■ **Exercise**:
Look below for the line containing "ear_tip_radius), amount=half_board, both=True)"; from there through the line containing "obj.matrix_world = world", both lines included, please set down each line exactly and nothing else.

■ **Given entries**:
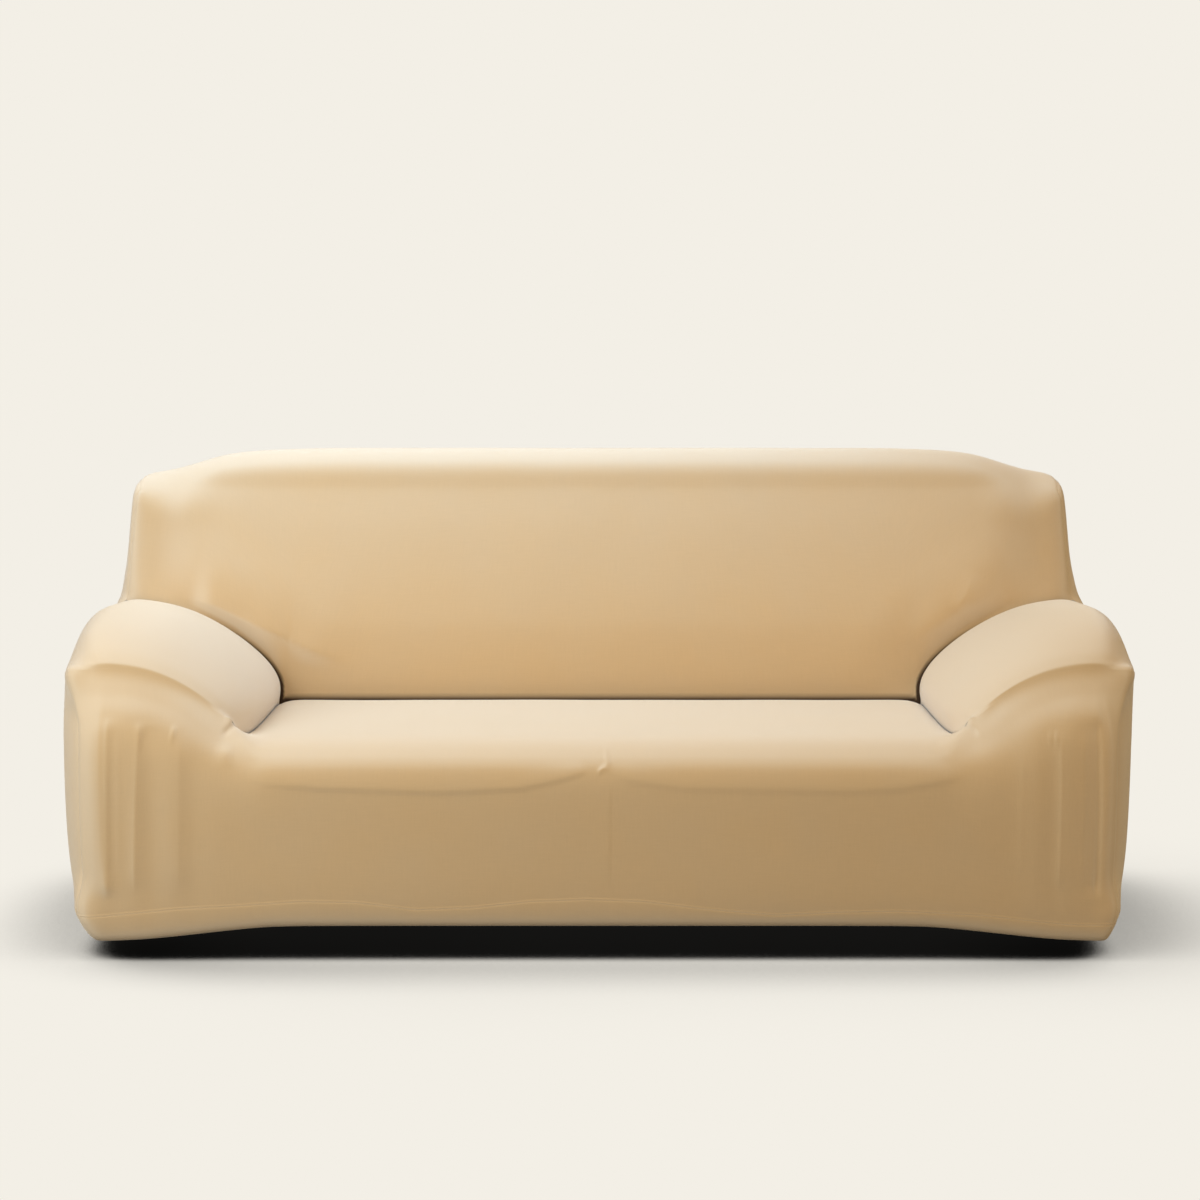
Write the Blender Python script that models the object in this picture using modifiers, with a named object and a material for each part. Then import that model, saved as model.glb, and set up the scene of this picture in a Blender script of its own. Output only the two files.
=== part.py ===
# A stretch slipcover for a three-seat sofa, as it hangs when it is pulled over its sofa.
# Metres, +Z up. The front faces -Y, the hem's lowest points are at z = 0.
# Seven cut panels share one smooth form: the form is a coarse cage that is subdivided once,
# cut along its seams, and each panel is given its thickness on the inner side.

import bmesh
import bpy
import numpy as np

CLOTH = 0.002  # thickness of the knit
SEAM_GAP = 0.0006  # from one panel's edge to the next
LEVELS = 1  # subdivisions of the cage
FIT = 0.5  # how far the smooth form is brought back onto the cage's own points
SEWN = 0.00001  # points of two cage grids closer than this are one
LEAST_SLANT = 0.04  # keeps an edge from being drawn back too far where it is bent sharply

FRONT = -0.440
REAR = 0.440
SEAT_TOP = 0.377
CREASE_BACK = 0.204  # how far back the seat runs into the crease
TUCK_DEEP = 0.026  # how far the seat crease is pushed in
BACK_STEP = 0.008  # from the bottom of the seat crease back to the back's face
ARM_TUCK_STEP = 0.006  # from the back's face forward to the bottom of the arm's crease
BACK_TOP = 0.878
BACK_LEAN = 0.236  # rearward set of the back's face for each metre of height
# The back's face steps rearward twice: at the cushion's edge, and where the wing rounds to its side.
CUSHION_EDGE = dict(start=0.825, end=0.905, back=0.020)
WING_EDGE = dict(start=0.925, end=0.990, back=0.022)
HEM_ARCH = 0.028  # the hem is this much higher at the middle of the front
HEM_FLAT = 0.560  # half the length that is arched evenly
HEM_LOW = 0.930  # where the hem is lowest

# The arm's front between the skirt and the ridge: heights over the tuck, and how they rise with it.
ARM_FRONT = dict(lean_z=0.310, lean_rise=0.78, lean_in=0.004, brow_z=0.365, brow_rise=0.88,
                 brow_least=0.45, brow_more=0.32)
# The outer front corner: how far it is set back, and how far its hem is drawn in and up.
CORNER_BACK = 0.016
CORNER_DRAWN = {"turned": (0.075, 0.008), "edge": (0.048, 0.010), "low": (0.018, 0.022)}

# Rows of the skirt, from the turned-in hem up. set_in is measured from the front, height from the
# hem for the first three and from the hem's lowest point for the others.
SKIRT = {
    "turned": dict(set_in=0.055, height=0.014),
    "edge": dict(set_in=0.020, height=0.000),
    "low": dict(set_in=0.004, height=0.036),
    "belly": dict(set_in=0.000, height=0.150),
    "lean": dict(set_in=0.000, height=0.275),
    "brow": dict(set_in=0.008, height=0.338),
}
SKIRT_ROWS = list(SKIRT)

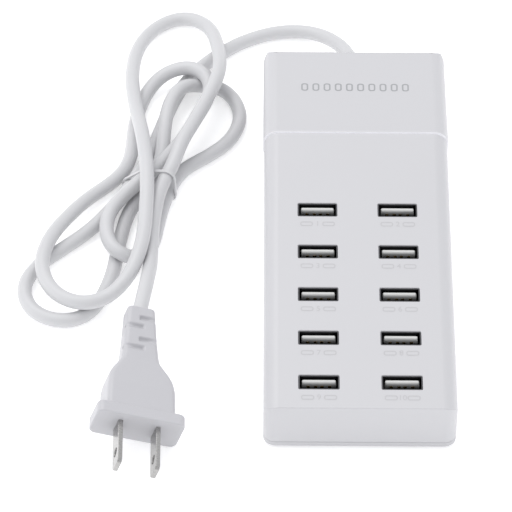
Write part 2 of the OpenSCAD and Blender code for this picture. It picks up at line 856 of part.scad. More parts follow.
module sleeve_arc(r, from, to) {
    translate([-sleeve_bend_r, sleeve_straight, 0]) rotate(from)
        rotate_extrude(angle = to - from) translate([sleeve_bend_r, 0]) circle(r);
}

module cord_sleeve() {
    step = sleeve_turn / sleeve_ribs;
    color("whitesmoke") {
        translate([gland_x, rear_y, gland_h]) rotate([90, 0, 0]) {
            translate([0, 0, -1]) cylinder(d = sleeve_d, h = wall + 1 + SKIN);
            translate([0, 0, wall]) cylinder(d = collar_d, h = collar_t);
        }
        translate([gland_x, rear_y, gland_h]) rotate([-sleeve_sag, 0, 0]) {
            rotate([-90, 0, 0]) cylinder(d = sleeve_d - 0.4, h = sleeve_straight * 0.8);
            rotate([-90, 0, 0]) cylinder(d = sleeve_core_d, h = sleeve_straight);
            sleeve_arc(sleeve_core_d / 2, 0, sleeve_turn);
            for (i = [0 : sleeve_ribs - 1])
                let (share = i / (sleeve_ribs - 1))
                sleeve_arc(
                    ((1 - share) * (sleeve_d - 0.6) + share * sleeve_tip_d) / 2,
                    (i + 0.42) * step, (i + 1) * step
                );
        }
    }
}

// Outline round the outer strands of the bundle, a chosen distance from their middles
module bundle_outline(r) {
    hull() for (p = tied_strands) translate(p) circle(r, $fn = 32);
}

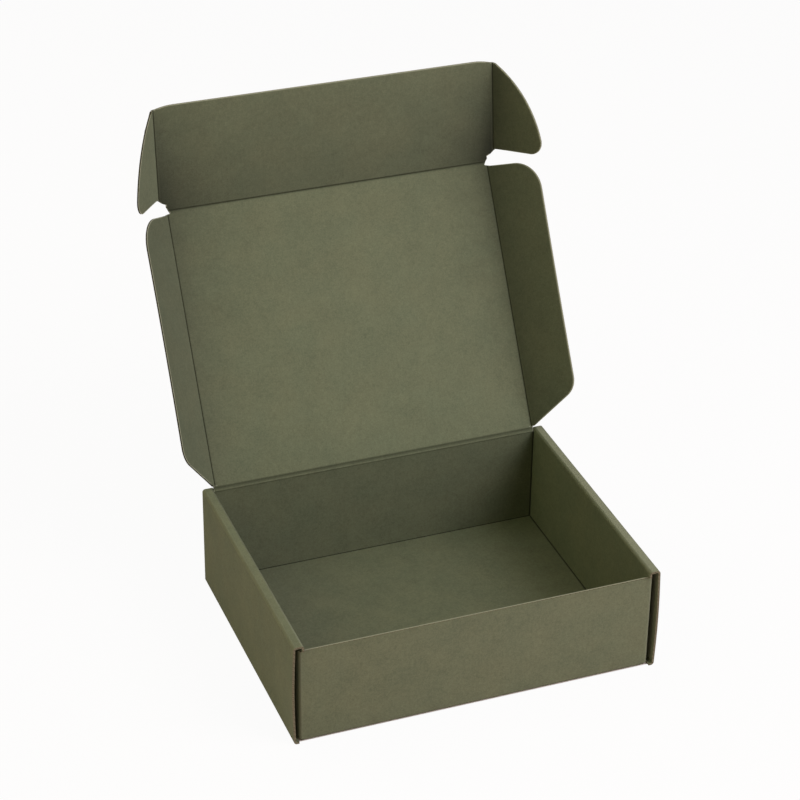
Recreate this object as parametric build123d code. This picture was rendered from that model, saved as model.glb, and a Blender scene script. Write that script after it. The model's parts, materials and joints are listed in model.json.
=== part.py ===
# Folding gift box: a roll-end mailer that folds up from one die-cut sheet of board.
# Lengths are in millimetres and angles in degrees. X runs to the right, Y to the back and Z up.
# The origin is the middle of the tray's underside.
# The sheet is one piece. It is split into solids only at the creases that move when the box is used:
# the tray, the lid with its two wings, and the front flap with its two ears.
import math
import os

from build123d import *

# Sheet
board = 1.4
fold_inner = 0.6
layer_gap = 0.2
crease_gap = 0.3

# Tray, outside sizes
box_width = 240.0
box_depth = 184.0
box_height = 72.0

# Side walls: outer panel, slot for the ear, corner flap, inner panel
ear_slot = 2.6
corner_flap_length = 55.0
corner_flap_slant = 14.0
tab_width = 26.0
tab_count = 2
tab_clearance = 0.3

# Front wall
flap_clearance = 0.3
front_wall_drop = 5.0
roll_lip_clearance = 0.6

# Lid and wings
lid_side_clearance = 0.4
wing_reach = 39.0
wing_root_gap = 0.6
wing_hinge_end = 1.6
wing_slant_angle = 60.0
wing_hinge_radius = 14.0
wing_front_clearance = 0.8
wing_front_taper = 3.0
wing_front_radius = 20.0

# Front flap and ears
floor_clearance = 0.4
flap_corner_length = 14.0
flap_corner_drop = 2.4
ear_side_clearance = 0.2
ear_start = 8.7
ear_reach = 40.0
ear_edge_slant = 2.0
ear_tip_radius = 9.0
ear_arc_radius = 76.0
ear_end_width = 1.2

# Angles at rest, measured from the closed lid and from a flat, unfolded crease
lid_open_angle = 120.5
flap_fold_angle = 24.6
wing_fold_angle = 52.0
ear_fold_angle = 56.0

# Worked out from the sizes above
half_board = board / 2
fold_outer = board + fold_inner
fold_middle = fold_inner + half_board
half_width = box_width / 2
front_edge = -box_depth / 2
back_face = box_depth / 2
roll_width = 3 * board + ear_slot + layer_gap
roll_inner_face = half_width - roll_width
front_face = front_edge + board + flap_clearance
front_inside = front_face + board
front_top = box_height - front_wall_drop
back_inside = back_face - board
floor_top = board
top_under = box_height - board
hinge_height = box_height - half_board
hinge_back = back_face - half_board
lid_length = hinge_back - front_edge - half_board
lid_half_width = roll_inner_face - lid_side_clearance - half_board
ear_plane = half_width - board - ear_slot + ear_side_clearance + half_board
flap_length = hinge_height - floor_clearance
crease_root = half_board + crease_gap


def folded_strip(points, plane, start, end):
    """A strip of board, one sheet thick, bent at each point of its middle line and as long as end - start."""
    middle_line = FilletPolyline(*points, radius=fold_middle)
    section = trace(middle_line, line_width=board)
    return extrude(plane.offset(start) * section, amount=end - start)


def side_wall():
    """The right side wall: up from the base, over the flat roll, and down inside to the base.

    Over the front wall the roll's inside ends in a short lip. At the back it ends flat, against the back wall.
    """
    outer_x = half_width - half_board
    inner_x = roll_inner_face + half_board
    top_z = box_height - half_board
    base_point = (half_width - fold_outer - board, half_board)
    outer_points = [base_point, (outer_x, half_board), (outer_x, top_z)]
    whole_path = outer_points + [(inner_x, top_z), (inner_x, floor_top + layer_gap)]
    front_path = outer_points + [(inner_x, top_z), (inner_x, front_top + roll_lip_clearance)]
    back_path = outer_points + [(roll_inner_face, top_z)]
    inner_front = front_inside + layer_gap
    inner_back = back_inside - layer_gap
    along = Plane(origin=(0, 0, 0), x_dir=(1, 0, 0), z_dir=(0, -1, 0))
    wall = folded_strip(whole_path, along, -inner_back, -inner_front)
    wall += folded_strip(front_path, along, -inner_front, -front_edge)
    wall += folded_strip(back_path, along, -back_face, -inner_back)
    for centre_y in tab_centres():
        tab_middle = (inner_x, centre_y, (floor_top + fold_inner) / 2)
        wall += Pos(*tab_middle) * Box(board, tab_width, floor_top + fold_inner)
    return wall


def tab_centres():
    """Where the inner panel's tabs stand along the side wall."""
    pitch = (back_inside - front_inside) / tab_count
    return [front_inside + pitch * (i + 1 / 2) for i in range(tab_count)]


def tab_slots():
    """The holes in the base that the right side's tabs pass through."""
    slot_x = roll_inner_face + half_board
    hole = Box(board + 2 * tab_clearance, tab_width + 2 * tab_clearance, 2 * board)
    return [Pos(slot_x, centre_y, half_board) * hole for centre_y in tab_centres()]


def end_wall(face_y, outward, top_z, corner_x):
    """The front or back wall with its two corner flaps. outward is -1 for the front and 1 for the back."""
    middle_y = face_y - outward * half_board
    start_y = face_y - outward * (fold_outer + board)
    across = Plane(origin=(0, 0, 0), x_dir=(0, 1, 0), z_dir=(1, 0, 0))
    straight = corner_x - fold_middle
    upright = [(start_y, half_board), (middle_y, half_board), (middle_y, top_z)]
    wall = folded_strip(upright, across, -straight, straight)
    flap_bottom = floor_top + layer_gap
    flap_end_y = face_y - outward * corner_flap_length
    corner_path = [(straight - board, middle_y), (corner_x, middle_y), (corner_x, flap_end_y)]
    corner = folded_strip(corner_path, Plane.XY, flap_bottom, top_z)
    corner -= corner_flap_cut(corner_x, flap_end_y, outward, flap_bottom, -1)
    corner -= corner_flap_cut(corner_x, flap_end_y, outward, top_z, 1)
    wall += corner
    wall += mirror(corner, about=Plane.YZ)
    return wall


def corner_flap_cut(corner_x, end_y, outward, edge_z, upward):
    """The wedge that slants a corner flap's free end, at its top for upward 1 or its bottom for -1."""
    slant_z = edge_z - upward * corner_flap_slant
    slant_y = end_y + outward * corner_flap_slant / 2
    wedge = make_face(Polyline((end_y, slant_z), (slant_y, edge_z), (end_y, edge_z), close=True))
    across = Plane(origin=(corner_x - board, 0, 0), x_dir=(0, 1, 0), z_dir=(1, 0, 0))
    return extrude(across * wedge, amount=2 * board)


def make_tray():
    """Base, four walls, rolled sides, corner flaps and tabs, folded from one sheet."""
    base_front = front_face + fold_outer
    base_back = back_face - fold_outer
    base_size = (2 * (half_width - fold_outer), base_back - base_front, board)
    tray = Pos(0, (base_front + base_back) / 2, half_board) * Box(*base_size)
    for slot in tab_slots():
        tray -= slot
        tray -= mirror(slot, about=Plane.YZ)
    wall = side_wall()
    tray += wall
    tray += mirror(wall, about=Plane.YZ)
    front_corner_x = half_width - board - ear_slot - half_board
    tray += end_wall(front_face, -1, front_top, front_corner_x)
    back_corner_x = half_width - board - layer_gap - half_board
    tray += end_wall(back_face, 1, top_under - crease_gap, back_corner_x)
    return tray


def turned(direction, normal, angle):
    """A direction turned towards a normal by an angle, both of them unit vectors."""
    return direction * math.cos(math.radians(angle)) + normal * math.sin(math.radians(angle))


def panel_planes():
    """The planes of the lid, front flap, right wing and right ear at rest.

    Each has its origin on the panel's crease and its Z on the inside face. The lid's and flap's Y run
    away from their creases. The wing's and ear's X run away from theirs, and their Y along them.
    """
    across = Vector(1, 0, 0)
    closed_along = Vector(0, -1, 0)
    closed_outside = Vector(0, 0, 1)
    lid_along = turned(closed_along, closed_outside, lid_open_angle)
    lid_inside = across.cross(lid_along)
    lid_origin = Vector(0, hinge_back, hinge_height)
    flap_along = turned(lid_along, lid_inside, flap_fold_angle)
    flap_inside = across.cross(flap_along)
    flap_origin = lid_origin + lid_along * lid_length
    wing_out = turned(across, lid_inside, wing_fold_angle)
    ear_out = turned(across, flap_inside, ear_fold_angle)
    wing_origin = lid_origin + across * lid_half_width
    ear_origin = flap_origin + across * ear_plane
    return {
        "lid": Plane(origin=lid_origin, x_dir=across, z_dir=lid_inside),
        "flap": Plane(origin=flap_origin, x_dir=across, z_dir=flap_inside),
        "wing": Plane(origin=wing_origin, x_dir=wing_out, z_dir=wing_out.cross(lid_along)),
        "ear": Plane(origin=ear_origin, x_dir=ear_out, z_dir=ear_out.cross(flap_along)),
    }


def sheet_panel(outline):
    """A flat panel one sheet thick, with its middle on the plane of the outline."""
    return extrude(make_face(outline), amount=half_board, both=True)


def crease_bead(centre, along, length):
    """The round of board along a crease, on the crease's axis. along is the X or Y axis of the panel."""
    turn = (0, 90, 0) if along == "X" else (90, 0, 0)
    return Pos(*centre) * Rotation(*turn) * Cylinder(half_board, length)


def make_lid():
    """The lid's flat panel, with a bead along the hinge, the flap's crease and both wings' creases."""
    lid = Pos(0, lid_length / 2, 0) * Box(2 * lid_half_width, lid_length, board)
    for crease_y in (0, lid_length):
        lid += crease_bead((0, crease_y, 0), "X", 2 * lid_half_width)
    for side in (-1, 1):
        lid += crease_bead((side * lid_half_width, lid_length / 2, 0), "Y", lid_length)
    return lid


def make_wing():
    """The right wing: slanted towards the hinge, round towards the front, along the lid's side edge."""
    root_x = half_board + wing_root_gap + half_board
    front_limit = hinge_back - front_inside - wing_front_clearance
    slant_rise = (wing_reach - root_x) / math.tan(math.radians(wing_slant_angle))
    points = [
        (root_x, wing_hinge_end),
        (wing_reach, wing_hinge_end + slant_rise),
        (wing_reach, front_limit - wing_front_taper),
        (root_x, front_limit),
    ]
    radii = [0, wing_hinge_radius, wing_front_radius, 0]
    outline = FilletPolyline(*points, radius=radii, close=True)
    root_length = front_limit - wing_hinge_end
    root_middle = (root_x, wing_hinge_end + root_length / 2, 0)
    return sheet_panel(outline) + crease_bead(root_middle, "Y", root_length)


def make_flap():
    """The front flap: its free edge drops a little at the corners, and its shoulders clear the rolls' lips."""
    corner_x = ear_plane - flap_corner_length
    lip_bottom = hinge_height - front_top - roll_lip_clearance
    shoulder_start = lip_bottom + flap_clearance
    shoulder_end = ear_start - ear_edge_slant
    narrow = lid_half_width
    edge_y = flap_length - flap_corner_drop
    shoulder = [(narrow, crease_root), (narrow, shoulder_start), (ear_plane, shoulder_end)]
    right_side = Polyline((0, crease_root), *shoulder, (ear_plane, edge_y))
    corner = TangentArc((corner_x, flap_length), (ear_plane, edge_y), tangent=(1, 0))
    free_edge = Line((0, flap_length), (corner_x, flap_length))
    middle = Line((0, flap_length), (0, crease_root))
    half = sheet_panel(Wire([*right_side.edges(), *corner.edges(), *free_edge.edges(), *middle.edges()]))
    bead_length = edge_y - shoulder_end
    half += crease_bead((ear_plane, shoulder_end + bead_length / 2, 0), "Y", bead_length)
    return half + mirror(half, about=Plane.YZ)


def make_ear():
    """The right ear: a quarter round, widest near the lid's crease, that slides into the corner slot."""
    end_y = flap_length - flap_corner_drop
    root_start = (crease_root, ear_start)
    tip = (ear_reach, ear_start + ear_edge_slant)
    root_end = (crease_root, end_y)
    narrow_end = (crease_root + ear_end_width, end_y)
    lower_edge = Polyline(root_end, root_start, tip)
    arc = RadiusArc(tip, narrow_end, -ear_arc_radius)
    top_edge = Line(narrow_end, root_end)
    face = make_face(Wire([*lower_edge.edges(), *arc.edges(), *top_edge.edges()]))
    tip_corner = face.vertices().sort_by_distance(tip)[0]
    return extrude(fillet(tip_corner, ear_tip_radius), amount=half_board, both=True)


def main():
    """Builds every solid at its place in the open box and writes its file."""
    planes = panel_planes()
    right_wing = planes["wing"].location * make_wing()
    right_ear = planes["ear"].location * make_ear()
    solids = {
        "tray": make_tray(),
        "lid_panel": planes["lid"].location * make_lid(),
        "left_wing": mirror(right_wing, about=Plane.YZ),
        "right_wing": right_wing,
        "front_flap": planes["flap"].location * make_flap(),
        "left_ear": mirror(right_ear, about=Plane.YZ),
        "right_ear": right_ear,
    }
    os.makedirs("parts", exist_ok=True)
    for name, solid in solids.items():
        export_step(solid, f"parts/{name}.step")


main()
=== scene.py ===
"""Folding gift box: the looks of a roll-end mailer of matte olive board that stands open.

The whole box is one die-cut sheet, so every piece here is a stretch of that sheet: flat panels that end at
cut edges or creases, folded walls, and the crease strips that bend where the box moves.
Lengths are in metres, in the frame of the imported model: X right, Y back, Z up.
"""
import json
import logging
import math
from dataclasses import dataclass, field
from enum import Enum

import bmesh
import bpy
from mathutils import Matrix, Vector
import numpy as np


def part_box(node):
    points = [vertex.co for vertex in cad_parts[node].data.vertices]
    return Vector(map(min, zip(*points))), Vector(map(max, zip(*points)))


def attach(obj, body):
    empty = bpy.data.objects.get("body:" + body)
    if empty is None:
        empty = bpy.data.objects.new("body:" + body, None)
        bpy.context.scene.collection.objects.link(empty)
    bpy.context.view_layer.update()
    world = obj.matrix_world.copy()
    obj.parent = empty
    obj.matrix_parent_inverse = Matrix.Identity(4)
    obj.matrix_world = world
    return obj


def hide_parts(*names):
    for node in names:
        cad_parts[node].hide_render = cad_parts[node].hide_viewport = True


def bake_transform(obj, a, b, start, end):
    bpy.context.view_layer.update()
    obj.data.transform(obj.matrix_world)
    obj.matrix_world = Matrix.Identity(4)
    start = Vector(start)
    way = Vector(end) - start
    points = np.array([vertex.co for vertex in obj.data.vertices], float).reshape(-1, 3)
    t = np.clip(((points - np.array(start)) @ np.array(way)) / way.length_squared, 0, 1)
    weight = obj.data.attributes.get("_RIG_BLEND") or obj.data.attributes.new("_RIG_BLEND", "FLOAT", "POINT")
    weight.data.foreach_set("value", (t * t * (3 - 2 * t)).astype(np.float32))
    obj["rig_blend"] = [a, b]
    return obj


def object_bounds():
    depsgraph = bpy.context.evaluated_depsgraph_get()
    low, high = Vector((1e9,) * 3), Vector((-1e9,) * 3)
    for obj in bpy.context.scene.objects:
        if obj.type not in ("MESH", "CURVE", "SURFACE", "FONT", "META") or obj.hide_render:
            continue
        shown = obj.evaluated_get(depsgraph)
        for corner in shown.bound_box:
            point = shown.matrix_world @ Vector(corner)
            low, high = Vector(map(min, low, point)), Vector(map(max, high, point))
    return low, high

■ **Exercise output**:
    return extrude(fillet(tip_corner, ear_tip_radius), amount=half_board, both=True)


def main():
    """Builds every solid at its place in the open box and writes its file."""
    planes = panel_planes()
    right_wing = planes["wing"].location * make_wing()
    right_ear = planes["ear"].location * make_ear()
    solids = {
        "tray": make_tray(),
        "lid_panel": planes["lid"].location * make_lid(),
        "left_wing": mirror(right_wing, about=Plane.YZ),
        "right_wing": right_wing,
        "front_flap": planes["flap"].location * make_flap(),
        "left_ear": mirror(right_ear, about=Plane.YZ),
        "right_ear": right_ear,
    }
    os.makedirs("parts", exist_ok=True)
    for name, solid in solids.items():
        export_step(solid, f"parts/{name}.step")


main()
=== scene.py ===
"""Folding gift box: the looks of a roll-end mailer of matte olive board that stands open.

The whole box is one die-cut sheet, so every piece here is a stretch of that sheet: flat panels that end at
cut edges or creases, folded walls, and the crease strips that bend where the box moves.
Lengths are in metres, in the frame of the imported model: X right, Y back, Z up.
"""
import json
import logging
import math
from dataclasses import dataclass, field
from enum import Enum

import bmesh
import bpy
from mathutils import Matrix, Vector
import numpy as np


def part_box(node):
    points = [vertex.co for vertex in cad_parts[node].data.vertices]
    return Vector(map(min, zip(*points))), Vector(map(max, zip(*points)))


def attach(obj, body):
    empty = bpy.data.objects.get("body:" + body)
    if empty is None:
        empty = bpy.data.objects.new("body:" + body, None)
        bpy.context.scene.collection.objects.link(empty)
    bpy.context.view_layer.update()
    world = obj.matrix_world.copy()
    obj.parent = empty
    obj.matrix_parent_inverse = Matrix.Identity(4)
    obj.matrix_world = world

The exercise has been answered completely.